The prosecution has also presented evidence that the three men arrived in Chicago with a guitar case filled with things like a bow and arrows, handcuffs, and some martial arts stuff.  To me, these seem like typical things that 20-something pot heads from Florida are likely to consider entertainment.  Peruse homemade youtube videos for proof of this.  There are countless videos of young Floridians shooting things with automatic weapons, blowing things up, twirling martial arts gizmos, jumping off things, and in general, having fun being stupid. 

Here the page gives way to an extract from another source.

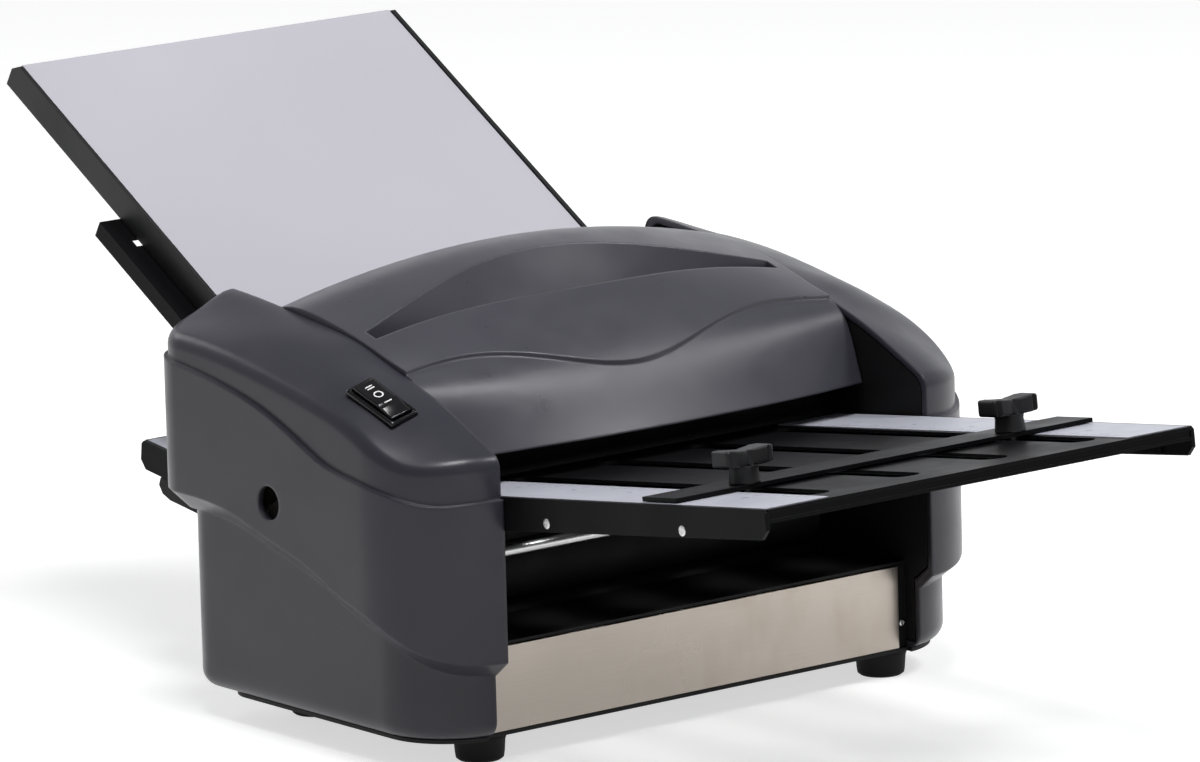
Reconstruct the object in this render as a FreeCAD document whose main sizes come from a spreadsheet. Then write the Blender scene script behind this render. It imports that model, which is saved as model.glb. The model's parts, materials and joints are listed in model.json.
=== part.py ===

Okay, so as the person whose name was on the permit for the main protest, and as a person who only wants peaceful protest, I do not want this farce ongoing.  These three young men should not be facing more prison time.  They have been in the horrifying Cook County Jail for one year and eight months.   Creating crime is not what I want the police to do.  I want police to watch for crime, not to participate and create crime.  

By creating crime related to protest, the police are interfering with and chilling First Amendment rights.  

After the prosecution presents its case, the defense has the chance to ask for a directed verdict.  This means the Judge declares the defendants are Not Guilty, because no jury could legally find otherwise. I am looking for a Directed Verdict in this case.  Enough is enough.